Title: Re: Cost effective (even for weekend warriors) ways to measure power quality
Post by: Scott Helmke on April 12, 2016, 12:18:03 PM
Here's an outlet on one of their Surge-X strips.  Probably the bulk of the filtering is going on well above 20kHz.

Title: Re: Cost effective (even for weekend warriors) ways to measure power quality
Post by: John Roberts {JR} on April 12, 2016, 01:54:28 PM
I am unsure what if anything to draw from those plots.

The product's power supply will ignore most of this.

It will be interesting over time if you can correlate what you see with what you hear.

JR 
Title: Re: Cost effective (even for weekend warriors) ways to measure power quality
Post by: Mike Sokol on April 12, 2016, 04:29:29 PM
It will be interesting over time if you can correlate what you see with what you hear.

I've found that you can learn a lot if you can create a way to make noise and inject it into your AC line while you have a guitar amp with a guitar plugged into it, simulating your real-world conditions.
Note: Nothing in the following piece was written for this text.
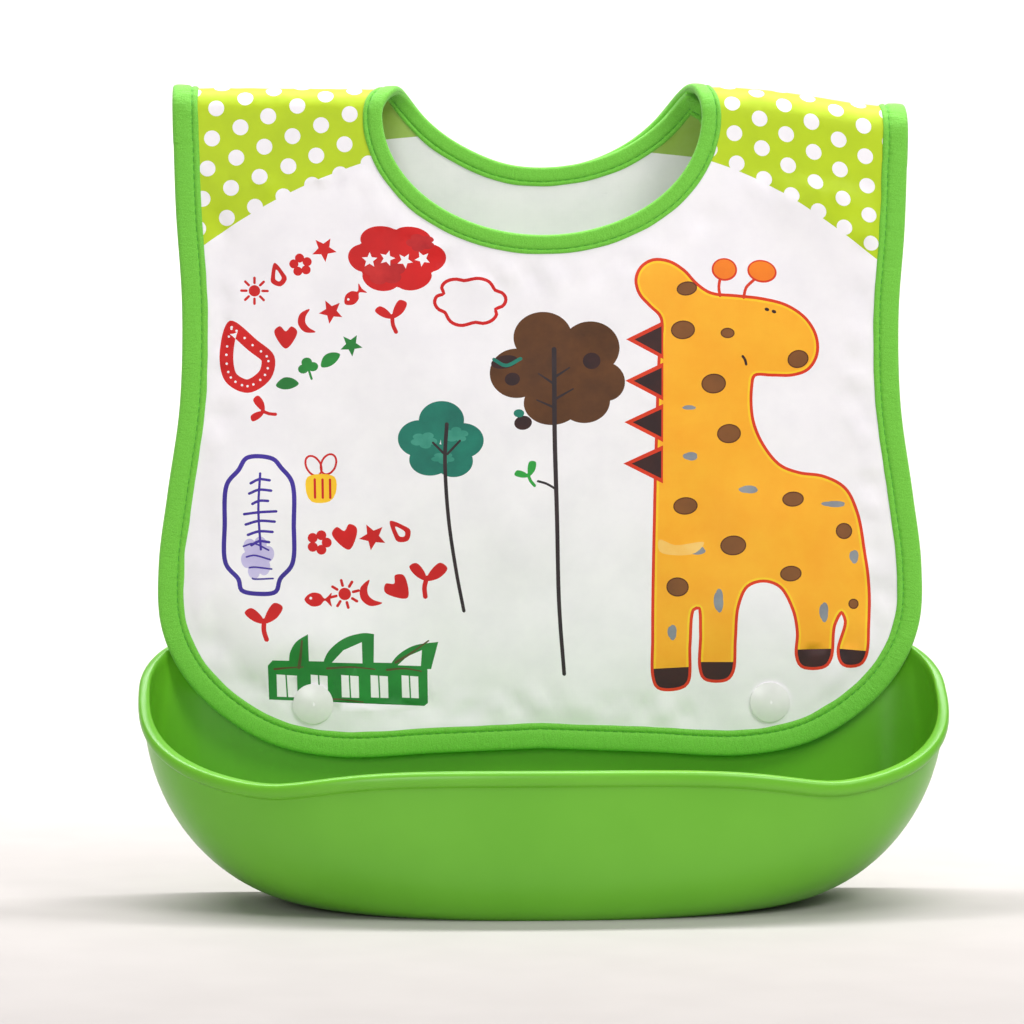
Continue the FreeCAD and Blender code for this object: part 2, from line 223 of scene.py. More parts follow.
def cloth_point(side, x, s, off):
    """A place in the row frame for a place in the cloth, off it by that much towards the printed side."""
    radius = FOLD_RADIUS[side]
    z_shift = droop(x, min(s, SHOULDER + 20))
    if s <= SHOULDER:
        return Vector((x, PANEL_Y - off, s + z_shift)) * MM
    a = (s - SHOULDER) / radius
    if a < math.pi:
        return Vector((x, PANEL_Y + radius - (radius + off) * math.cos(a),
                       SHOULDER + z_shift + (radius + off) * math.sin(a))) * MM
    return Vector((x, PANEL_Y + 2 * radius + off, SHOULDER + z_shift - (s - back_start(side)))) * MM


# --- print
def ellipse(cx, cz, rx, rz=None, turn=0.0, steps=0):
    rz = rx if rz is None else rz
    steps = steps or max(14, round(max(rx, rz) * 7))
    ct, st = math.cos(turn), math.sin(turn)
    out = []
    for i in range(steps):
        a = 2 * math.pi * i / steps
        u, v = rx * math.cos(a), rz * math.sin(a)
        out.append((cx + u * ct - v * st, cz + u * st + v * ct))
    return out


def lobed(cx, cz, rx, rz, lobes, depth=0.2, turn=0.0):
    """A cloud or a treetop: an ellipse with round lobes."""
    out = []
    steps = lobes * 16
    for i in range(steps):
        a = 2 * math.pi * i / steps
        k = 1 - depth + depth * abs(math.sin((a + turn) * lobes / 2)) ** 0.62 * (1 + 0.12 * math.sin(3 * a + turn))
        out.append((cx + rx * k * math.cos(a), cz + rz * k * math.sin(a)))
    return out


def stroke(points, width, closed=False, taper=1.0):
    """A line drawn with a pen of that width, as one loop, or two for a closed line."""
    path = smooth_path(points, closed, 1.0)
    n = len(path)
    left, right = [], []
    for i in range(n):
        tx, tz = heading(path, i, closed)
        half = width / 2 * (1 + (taper - 1) * i / (n - 1))
        left.append((path[i][0] - tz * half, path[i][1] + tx * half))
        right.append((path[i][0] + tz * half, path[i][1] - tx * half))
    if closed:
        return [left, right]
    cap = []
    for tip, back, half in ((path[-1], path[-2], width * taper / 2), (path[0], path[1], width / 2)):
        a0 = math.atan2(tip[1] - back[1], tip[0] - back[0])
        cap.append([(tip[0] + half * math.cos(a0 + b), tip[1] + half * math.sin(a0 + b)) for b in (0.9, 0.0, -0.9)])
    return [left + cap[0] + right[::-1] + cap[1]]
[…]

One simple way is an old-school Triac light dimmer with a big tungsten bulb. You should be able to watch your harmonics display and guitar amp noise modulate as you change the dimming percentage. Then see if you can borrow a neon beer sign from the local bar. Turning it on and off should generate a different type of noise in your guitar amp and spectrum display. By cataloging what you see on your display with what you hear you may be able to learn how to predict what you see on your display with an actual instigating factor. Then maybe you can chase it down and do something about it.